Boeing probably had pretty sound (to Boeing) reasons for not telling anyone about MCAS, those reasons probably look like "WTF" to everyone else, but that's with the benefit of hindsight.

I would caution that the AD is quite specific that it addresses an issue caused by erroneously high AOA input, if AOA is not an input to STS on previous models then this issue can't happen on them. That doesn't mean that STS on NG doesn't have the capability to dump you into the ocean, just that it cannot do it because of one dud AOA input, and the runaway stab trim procedure is there for the other cases. It is also possible that STS runaway on NG and earlier would require multiple sensor or ADIRU failures making it a lot less likely - I still don't get how only one sensor failure can upset MCAS, I can't (or don't want to) believe they took a direct output from one sensor into the stab trim.

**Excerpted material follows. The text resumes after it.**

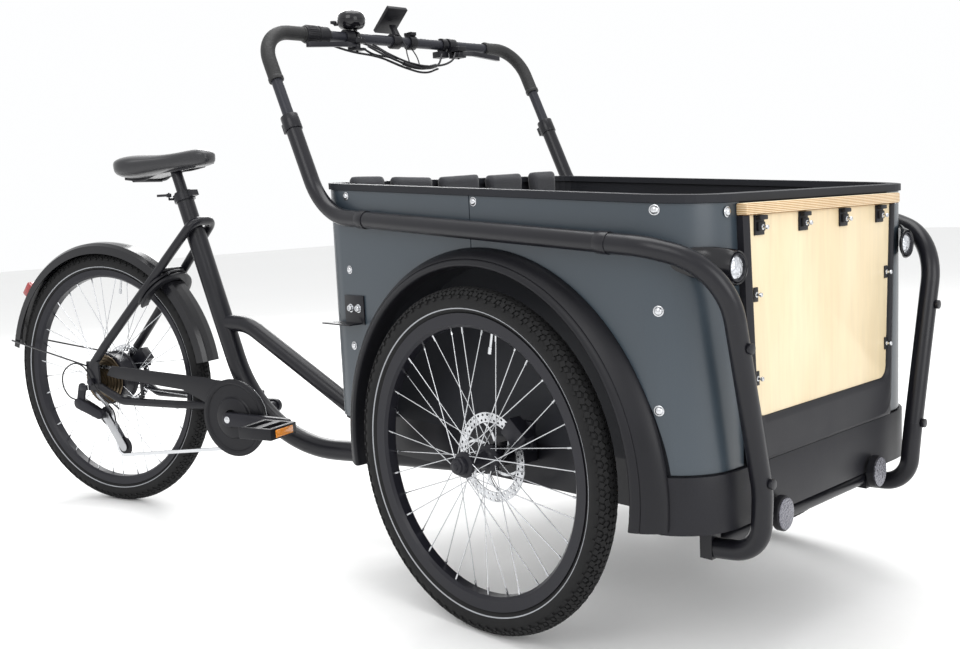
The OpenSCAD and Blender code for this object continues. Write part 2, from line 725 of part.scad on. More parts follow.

My personal theory on STS/MCAS naming is that MCAS was invented and named in engineering/design to meet Part 25, and the existing STS was the cheapest/simplest implementation option (possibly just software change and an additional input on the same unit). The MCAS acronym (definition only) sneaked out into some versions of the documentation but then someone decided that if it was effectively just an existing system, STS, why document it separately - it's all STS which is already covered. Further down the line someone decided that if the additional STS documentation was about an area of the envelope where only test pilots would go, why worry anyone else with it. So it became undocumented.

Add to the above a very slight suspicion that treating it as a separate new control system just might have opened a certification can of worms that Boeing wanted to avoid (as someone else suggested earlier in thread).